Smith’s offense produced consistent chunk plays through the air with A.J. Brown and Corey Davis. When those Tennessee offenses had to play from behind and throw the ball 30 to 35 times a game, they didn’t possess the all-around supporting cast to overcome those deficits. The lack of a crafty, sure-handed receiver that can create mismatches in empty formations is derailing the offense.

Taylor Heinicke took multiple coverage sacks when the offense lined up with five wide. Some of those failures can be placed on Smith’s unimaginative pass concepts. That said, not having a wide receiver who excels at creating separation has been detrimental, especially given how often the team finds itself on third and five-plus yards. They never replaced Russell Gage after losing him in 2022. They sure could use a player like him right about now.

Looking At Everything

That’s what Smith and the coaching staff will be doing during the bye week. It’s going to take more than play-calling adjustments and better personnel usage to put the Falcons in a position to move forward successfully. The drafting from this regime hasn’t been good enough so far. Fortunes may change if players like Andersen and Bergeron grow into being the driving force behind their respective position’s success. That can’t rectify the several failed picks and players regressing to the point where they could become rarely-used backups.
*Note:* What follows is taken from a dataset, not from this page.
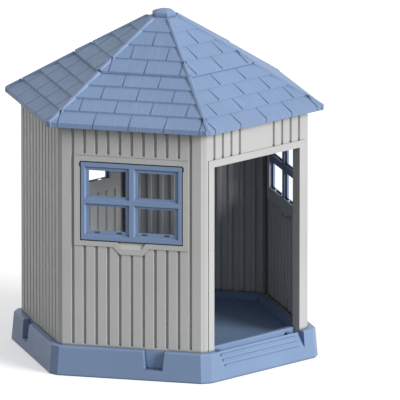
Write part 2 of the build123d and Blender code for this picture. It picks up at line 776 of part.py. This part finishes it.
def rib_nose(low):
    """Square-ended stop under the front right rib at the eave's corner, and the room for the rib above it."""
    flat = corner_radius(eave_apothem, eave_corner_cut)
    face = flat + nose_proud
    high = roof_plain(face * cos(HALF_SECTOR)) + rib_proud - rib_radius
    back = flat - fascia_thick
    nose = Pos((back + face) / 2, 0, (low + high) / 2) * Box(face - back, 2 * rib_radius, high - low)
    outer_edges = [edge for edge in nose.faces().sort_by(Axis.X)[-1].edges() if edge.center().Z < high - past]
    nose = fillet(outer_edges, nose_round)
    room_high = high + 2 * rib_radius
    room = Pos((back + face) / 2, 0, (low + room_high) / 2) * Box(face - back, 2 * rib_radius, room_high - low)
    return nose.rotate(Axis.Z, SECTOR / 2 - 90), room.rotate(Axis.Z, SECTOR / 2 - 90)


def lower_roof_panel():
    """One of the six lower roof panels, with a fascia and a joining flange under each rib."""
    rib_inner = (corner_radius(crown_apothem, crown_corner_cut) + crown_lap_gap) * cos(HALF_SECTOR)
    side = tier_side(roof_under, roof_plain, eave_apothem, crown_apothem - crown_lap, crown_apothem, rib_inner,
                     course_lip, rib_proud)
    eave_top = roof_plain(eave_apothem) + course_lip
    eave_low = eave_top - fascia_height
    joint_half = shingle_joint_floor / 2
    joint_back = eave_apothem - fascia_joint_depth
    side += slab(-far, far, eave_apothem, eave_apothem - fascia_thick, eave_low, eave_top - shingle_joint_depth)
    for along in joint_places(0, eave_apothem):
        side -= slab(along - joint_half, along + joint_half, far, joint_back, eave_low - past, eave_top)
    end, limit = rib_nose(eave_low)
    side += [end, end.mirror(Plane.YZ)]
    outer_end = flange_outer - roof_flange_gap
    inner_end = (crown_apothem + crown_lap) / cos(HALF_SECTOR)
    points = [(outer_end, roof_flange_bottom(outer_end)), (inner_end, roof_flange_bottom(inner_end)),
              (inner_end, roof_under(inner_end * cos(HALF_SECTOR)) + roof_flange_root),
              (outer_end, roof_under(outer_end * cos(HALF_SECTOR)) + roof_flange_root)]
    flange = corner_plate(points, roof_flange_thick, -seam_gap - roof_flange_thick)
    side += [flange, flange.mirror(Plane.YZ)]
    side &= prism(faceted_hexagon(eave_apothem, eave_corner_cut), far) + [limit, limit.mirror(Plane.YZ)]
    side &= sector_block(seam_gap, 0, far)
    return drill_crown_holes(drill_clip_holes(drill_roof_flanges(side)))


def crown():
    """Upper roof tier in one piece, flat on top for the cap."""
    inner = crown_flat_apothem
    ring = inner + crown_shell
    side = tier_side(crown_under, crown_plain, crown_apothem, apex_inset, ring, ring, crown_lip, crown_rib_proud)
    whole = side
    for turn in range(1, SIDES):
        whole += around(side, turn)
    whole &= prism(faceted_hexagon(crown_apothem, crown_corner_cut), crown_top)
    plate = hexagon_block(ring, crown_top - 2 * crown_shell, crown_top)
    whole += plate & hexagon_block(inner, 0, far)
    whole -= Pos(0, 0, crown_top) * Cylinder(cap_plug_radius + cap_plug_gap, far)
    for side_number in range(SIDES):
        for along in crown_screw_places:
            whole -= around(crown_screw_hole(along, screw_radius + screw_hole_gap), side_number)
    return whole


def crown_screw_hole(along, radius):
    """Upright hole through the lap, blind in the crown."""
    top = crown_screw_tip + crown_screw_cover
    return cylinder_along(radius, (along, -crown_screw_apothem, top - 2 * hole_reach),
                          (along, -crown_screw_apothem, top))


def drill_crown_holes(panel):
    for along in crown_screw_places:
        panel -= crown_screw_hole(along, screw_radius + screw_bite_gap)
    return panel


def crown_screws():
    """Short screws up through the lap from inside: head below, tip in the crown's shell."""
    low = roof_under(crown_screw_apothem) - screw_head_radius * roof_slope - screw_hole_gap
    screws = []
    for side in range(SIDES):
        for along in crown_screw_places:
            piece = screw((along, -crown_screw_apothem, low), (along, -crown_screw_apothem, crown_screw_tip))
            screws.append(around(piece, side))
    return Compound(children=screws)


def roof_cap():
    """Six-sided cap with a low dome and a plug that fits the crown's hole."""
    outline = RegularPolygon(cap_radius, SIDES)
    body = Pos(0, 0, crown_top) * extrude(outline, amount=cap_side)
    rim = crown_top + cap_side
    rings = [(cap_radius, 0), (cap_shoulder_radius, cap_shoulder), (cap_crest_radius, cap_dome)]
    for lower, upper in zip(rings, rings[1:]):
        body += loft([Pos(0, 0, rim + rise) * RegularPolygon(radius, SIDES) for radius, rise in (lower, upper)],
                     ruled=True)
    body = fillet(body.edges().filter_by(Axis.Z, reverse=True).group_by(Axis.Z)[-1], cap_round)
    hollow_radius = cap_radius - cap_wall / cos(HALF_SECTOR)
    body -= Pos(0, 0, crown_top) * extrude(RegularPolygon(hollow_radius, SIDES), amount=cap_side - cap_wall)
    body += Pos(0, 0, crown_top + cap_side / 2 - cap_plug_length / 2) * Cylinder(
        cap_plug_radius, cap_side + cap_plug_length)
    plug_end = crown_top - cap_plug_length
    body -= cylinder_along(screw_radius + screw_bite_gap, (0, 0, plug_end - past),
                           (0, 0, plug_end + cap_screw_bite + cap_screw_spare))
    return body


# ---- Clips that tie walls to roof at each corner ----
def tie_clip():
    """U-shaped clip that straddles the wall flanges below and the roof flanges above."""
    low_radius = clip_middle - clip_length / 2
    high_radius = clip_middle + clip_length / 2
    top_low = roof_under(low_radius * cos(HALF_SECTOR)) - clip_roof_gap
    top_high = roof_under(high_radius * cos(HALF_SECTOR)) - clip_roof_gap
    cheek = [(low_radius, clip_bottom), (high_radius, clip_bottom), (high_radius, top_high), (low_radius, top_low)]
    left = corner_plate(cheek, clip_thick, clip_inner_half)
    right = corner_plate(cheek, clip_thick, -clip_inner_half - clip_thick)
    back_top = roof_flange_bottom(low_radius) - 2 * clip_gap
    back = [(low_radius - clip_back, clip_bottom), (low_radius, clip_bottom), (low_radius, back_top),
            (low_radius - clip_back, back_top)]
    bridge = corner_plate(back, 2 * (clip_inner_half + clip_thick), -clip_inner_half - clip_thick)
    body = left + right + bridge
    for height in clip_screw_heights:
        body -= corner_hole_at(clip_middle, height, screw_radius + screw_hole_gap, -hole_reach, hole_reach)
    return body


def drill_clip_holes(piece):
    """Holes for the clip screws through the flanges at both ends of a wall or roof panel."""
    for height in clip_screw_heights:
        hole = corner_hole_at(clip_middle, height, screw_radius + screw_hole_gap, -hole_reach, hole_reach)
        piece = piece - hole - hole.rotate(Axis.Z, -SECTOR)
    return piece


def clip_screws():
    outside = clip_inner_half + clip_thick
    screws = []
    for corner in range(SIDES):
        for height in clip_screw_heights:
            piece = corner_screw_at(clip_middle, height, -outside, outside + screw_end_proud)
            screws.append(around(piece, corner))
    return Compound(children=screws)


def corner_screws():
    outside = seam_gap + wall_flange_thick
    screws = []
    for corner in range(SIDES):
        for height in corner_screw_heights:
            piece = corner_screw_at(flange_middle, height, -outside, outside + screw_end_proud)
            screws.append(around(piece, corner))
    return Compound(children=screws)


def roof_screw_height(radius):
    return roof_under(radius * cos(HALF_SECTOR)) - roof_flange_drop / 2


def drill_roof_flanges(panel):
    for radius in roof_screw_radii:
        panel = drill_flange_pair(panel, radius, roof_screw_height(radius))
    return panel


def roof_screws():
    outside = seam_gap + roof_flange_thick
    screws = []
    for corner in range(SIDES):
        for radius in roof_screw_radii:
            piece = corner_screw_at(radius, roof_screw_height(radius), -outside, outside + screw_end_proud)
            screws.append(around(piece, corner))
    return Compound(children=screws)


def foot_screws():
    """Screws from inside, through the base's inner rim into the walls' feet."""
    screws = []
    for side in range(SIDES):
        for along in foot_screw_places(side):
            piece = screw((along, -rim_inner, foot_screw_height),
                          (along, -rim_inner - foot_screw_length, foot_screw_height))
            screws.append(around(piece, side))
    return Compound(children=screws)


def cap_screw():
    """Screw up into the cap's plug, with a broad washer under the crown."""
    plug_end = crown_top - cap_plug_length
    seat = plug_end - cap_washer_thick
    washer = cylinder_along(cap_plug_radius + cap_washer_proud, (0, 0, seat), (0, 0, plug_end))
    return washer + screw((0, 0, seat), (0, 0, plug_end + cap_screw_bite))


# ---- Write one file per piece ----
def save(shape, name):
    export_step(shape, f"parts/{name}.step")


os.makedirs("parts", exist_ok=True)
save(base_tray(), "base_tray")
for side in range(SIDES):
    save(make_wall(side), f"wall_{SIDE_NAMES[side]}")
sash_front = sash()
for side in WINDOW_SIDES:
    save(around(sash_front, side), f"window_{SIDE_NAMES[side]}")
    save(around(pivot_pins(), side), f"window_pins_{SIDE_NAMES[side]}")
panel = lower_roof_panel()
clip = tie_clip()
for side in range(SIDES):
    save(around(panel, side), f"roof_panel_{SIDE_NAMES[side]}")
    save(around(clip, side), f"tie_clip_{CORNER_NAMES[side]}")
save(crown(), "roof_crown")
save(roof_cap(), "roof_cap")
save(cap_screw(), "cap_screw")
save(crown_screws(), "crown_screws")
save(roof_screws(), "roof_screws")
save(clip_screws(), "clip_screws")
save(corner_screws(), "corner_screws")
save(foot_screws(), "foot_screws")
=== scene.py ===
# %% [markdown]
# # A six-sided plastic playhouse The house is a kit of large mouldings: a blue tray, six ribbed wall
# panels, three window sashes that swing out, a two-tier shingled roof and a cap. The CAD frame already
# holds every one of them at its real size, so this lesson is about looks: a camera and studio light, the
# satin plastic of each moulding, the wood grain on the roof and the zinc on the screws.

# %% Load the frame
from math import cos, radians, sin

import bmesh
import bpy
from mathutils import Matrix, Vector

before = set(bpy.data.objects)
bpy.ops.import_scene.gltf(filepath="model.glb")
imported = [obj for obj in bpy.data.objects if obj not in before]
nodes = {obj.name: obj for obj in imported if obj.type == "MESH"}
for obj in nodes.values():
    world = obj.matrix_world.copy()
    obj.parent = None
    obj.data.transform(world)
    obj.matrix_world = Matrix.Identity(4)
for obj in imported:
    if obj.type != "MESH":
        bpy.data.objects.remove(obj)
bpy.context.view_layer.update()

# %% [markdown]
# ## The studio camera A house this size photographs best from far away through a long lens: the walls stay
# upright and the roof keeps its true slopes. The camera stands off the front left corner and looks slightly
# down. Its place is worked out from three directions (forward, right and up), so the framing can be shifted
# without turning the view.

# %% Point the camera
SENSOR = 36.0
LENS = 1132.7
VIEW_DISTANCE = 54.66
VIEW_ELEVATION = radians(13.283)
VIEW_TURN = radians(-45.62)
AIM_RIGHT = 0.1554
AIM_UP = 0.6391

toward_camera = Vector((
    sin(VIEW_TURN) * cos(VIEW_ELEVATION),
    -cos(VIEW_TURN) * cos(VIEW_ELEVATION),
    sin(VIEW_ELEVATION),
))
camera_right = Vector((cos(VIEW_TURN), sin(VIEW_TURN), 0))
camera_up = toward_camera.cross(camera_right)

camera_data = bpy.data.cameras.new("studio_camera")
camera_data.sensor_width = SENSOR
camera_data.lens = LENS
camera_data.clip_end = 2 * VIEW_DISTANCE
camera = bpy.data.objects.new("studio_camera", camera_data)
bpy.context.scene.collection.objects.link(camera)
camera.location = camera_right * AIM_RIGHT + camera_up * AIM_UP + toward_camera * VIEW_DISTANCE
camera.rotation_euler = toward_camera.to_track_quat("Z", "Y").to_euler()
bpy.context.scene.camera = camera
print("camera at", [round(c, 2) for c in camera.location],
      "looking along", [round(-c, 3) for c in toward_camera])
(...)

Fontenot and Smith did what they could in dire circumstances during the first two seasons. This season was supposed to be their time by having their core of players selected from the past three drafts to go along with several off-season additions and franchise cornerstones drafted by the previous regime. If this downward spiral continues, they won’t be able to assemble a fourth draft class together, at at least one of them may very well be replaced.